I'm a little bit confused about the point of local base for which definition defined as in here and the answer here. I made some example and came to the below statement and example.
Statement: While neighborhoods are a general concept that exists for every point, a local base is a more specific and structured collection of open sets designed to describe the local topology around a particular point.
Example:
Consider the topological space X = {a, b, c} with the topology τ={∅,{a},{b},{a,b},{a,b,c}}. This is a simple space where {a,b} is the only non-trivial open set.
Point a:
Neighborhoods: Every open set containing a is a neighborhood of a. Therefore, {a}, {a,b}, and {a,b,c} are neighborhoods of a.
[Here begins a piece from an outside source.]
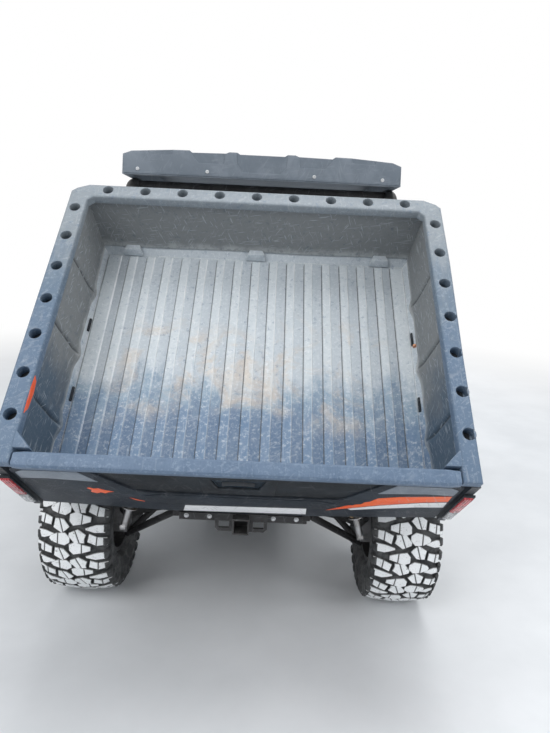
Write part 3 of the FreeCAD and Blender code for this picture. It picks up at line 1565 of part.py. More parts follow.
def make_strut():
    """The gas strut under the bed: its barrel on the chassis and its rod, whose eye sits round the bed's pin."""
    tilt = math.radians(S.bed_tilt.value)
    foot = values((S.strut_x, S.strut_foot_y, S.strut_foot_z))
    eye_y = S.strut_eye_y.value
    pin = values((S.strut_x, S.hinge_y, S.hinge_z)) + Vector(0, eye_y * math.cos(tilt), eye_y * math.sin(tilt))
    along = (pin - foot).normalize()
    across = Vector(1, 0, 0)
    width = S.strut_eye_width.value
    foot_width = 2 * (S.strut_radius.value + 4)
    foot_eye = Part.makeCylinder(S.strut_radius.value, foot_width, foot - across * (foot_width / 2), across)
    barrel = Part.makeCylinder(S.strut_radius.value, S.strut_length.value - 10, foot + along * 10, along)
    rod_bore = S.strut_rod_radius.value + S.running_gap.value
    bore = Part.makeCylinder(rod_bore, S.strut_length.value, foot + along * 34, along)
    pin_bore = Part.makeCylinder(
        S.strut_pin_radius.value + S.running_gap.value, foot_width + 2, foot - across * (foot_width / 2 + 1), across,
    )
    node("lift_barrel", [shaped("barrel", foot_eye.fuse(barrel).cut([bore, pin_bore]))])

    eye = Part.makeCylinder(S.strut_eye_radius.value, width, pin - across * (width / 2), across)
    hole = Part.makeCylinder(S.strut_eye_bore.value, width + 2, pin - across * (width / 2 + 1), across)
    stem_start = pin - along * (S.strut_eye_bore.value + 4)
    stem = Part.makeCylinder(
        S.strut_rod_radius.value, S.strut_rod_length.value - S.strut_eye_bore.value, stem_start, along * -1,
    )
    node("lift_rod", [shaped("rod_and_eye", eye.fuse(stem).cut(hole))])

    room = S.strut_radius + S.moving_gap
    solids = []
    for side in (-1, 1):
        start = S.strut_x + side * (room + 3) - 3
        solids.append(box(
            f"foot_ear{'a' if side < 0 else 'b'}",
            (start, S.strut_foot_y - 16, S.rear_bottom + 11),
            (start + 6, S.strut_foot_y + 16, S.strut_foot_z + 16),
        ))
    solids.append(box(
        "foot_plate",
        (S.gearcase_half + S.seat_gap, S.strut_foot_y - 16, S.rear_bottom + 5),
        (S.rail_inner - S.seat_gap, S.strut_foot_y + 16, S.rear_bottom + 13),
    ))
    solids.append(cylinder(
        "foot_pin", (S.strut_x - room - 6, S.strut_foot_y, S.strut_foot_z), "x",
        S.strut_pin_radius, (room + 6) * 2,
    ))
    node("strut_bracket", [fuse("strut_foot", solids)])


def make_hitch():
    """The tow hitch's receiver tube on its plate."""
    size = S.hitch_size
    half = size / 2
    low = S.hitch_top - size
    front = S.rail_rear - S.seat_gap
    tube = box("receiver", (-half, S.hitch_rear, low), (half, front, S.hitch_top))
    socket = box(
        "receiver_socket",
        (-half + S.hitch_wall, S.hitch_rear - 1, low + S.hitch_wall),
        (half - S.hitch_wall, front - 8, S.hitch_top - S.hitch_wall),
    )
    plate = prism("hitch_plate", "rear", [
        (-S.hitch_plate_half, low + 8),
        (-S.hitch_plate_half + 14, low - 6),
        (S.hitch_plate_half - 14, low - 6),
        (S.hitch_plate_half, low + 8),
        (S.hitch_plate_half, S.hitch_top + 4),
        (-S.hitch_plate_half, S.hitch_top + 4),
    ], front - 34, 12)
    loops = pair(box(
        "loop_window",
        (half + 14, front - 36, low + 8),
        (S.hitch_plate_half - 14, front - 20, low + 36),
    ))
    carrier = box(
        "hitch_carrier",
        (-S.rail_inner + S.seat_gap, front - 22, S.hitch_top - 32),
        (S.rail_inner - S.seat_gap, front, S.hitch_top - 4),
    )
    whole = fuse("hitch_whole", [tube, plate, carrier])
    hanger = pair(box(
        "hitch_hanger",
        (S.rail_inner - S.seat_gap - 1, front - 22, S.hitch_top - 32),
        (S.rail_inner + 20, front, S.hitch_top - 4),
    ))
    node("hitch_receiver", [cut("hitch", fuse("hitch_all", [whole] + hanger), [socket] + loops)])


def main():
    """Build every sub-part, check it and write it out."""
    make_wheels()
    make_frame()
    make_drive()
    make_suspension()
    make_steering()
    make_cage()
    make_roof()
    make_cab()
    make_nose()
    make_bed()
    make_tailgate()
    make_strut()
    make_hitch()
    DOC.recompute()
    for thing in DOC.Objects:
        faults = [word for word in thing.State if word in ("Invalid", "Error")]
        if faults:
            raise RuntimeError(f"{thing.Label} is {faults}")
    os.makedirs("parts", exist_ok=True)
    for whole in NODES:
        shape = whole.Shape
        if shape.isNull() or not shape.isValid() or not shape.Solids:
            raise RuntimeError(f"{whole.Label} has no valid solid")
        shape.exportStep(os.path.join("parts", f"{whole.Label}.step"))
    print(f"{len(NODES)} sub-parts written")


main()
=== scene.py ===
"""Dresses the side by side utility vehicle, seen from behind with its cargo bed raised."""

import json
import logging
import math
from dataclasses import dataclass
from enum import Enum
from typing import Callable, Optional, Sequence

import bmesh
import bpy
from mathutils import Matrix, Vector, noise


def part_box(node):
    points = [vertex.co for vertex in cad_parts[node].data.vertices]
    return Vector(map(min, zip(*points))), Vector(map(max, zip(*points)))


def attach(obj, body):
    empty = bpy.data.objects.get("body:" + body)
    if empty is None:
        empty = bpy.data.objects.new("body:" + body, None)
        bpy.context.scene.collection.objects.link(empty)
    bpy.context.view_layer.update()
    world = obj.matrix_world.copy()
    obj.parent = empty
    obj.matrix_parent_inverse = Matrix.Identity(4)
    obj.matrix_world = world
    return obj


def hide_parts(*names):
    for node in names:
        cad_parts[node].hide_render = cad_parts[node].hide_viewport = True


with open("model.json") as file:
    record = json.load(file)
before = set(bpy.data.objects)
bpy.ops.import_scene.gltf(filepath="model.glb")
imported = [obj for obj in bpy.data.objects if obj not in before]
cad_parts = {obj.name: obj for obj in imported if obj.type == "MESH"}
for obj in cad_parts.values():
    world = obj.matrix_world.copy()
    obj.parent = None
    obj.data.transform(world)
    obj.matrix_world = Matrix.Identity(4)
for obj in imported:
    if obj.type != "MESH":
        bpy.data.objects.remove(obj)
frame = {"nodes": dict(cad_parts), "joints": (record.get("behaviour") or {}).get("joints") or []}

Flat = tuple[float, float]
Spot = tuple[float, float, float]
Colour = tuple[float, float, float]
Form = Callable[[float, float], Spot]
Socket = bpy.types.NodeSocket
Group = bpy.types.NodeTree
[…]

Local Base: In this case, we can define a local base for a explicitly as {{a},{a,b}}. This collection satisfies the conditions of a local base at a.
Point c:
Neighborhoods: Every open set containing c is a neighborhood of c. Therefore, {c} and {a,b,c} are neighborhoods of c.
Local Base: It's not possible to find a local base for c in this topology. A local base should contain open sets that are nested within each other, covering c and fitting into any larger open set containing c. However, in this example, there are no open sets smaller than {c} that could form part of a local base for c.
The question is whether the above statement and example correct? Thanks in advance.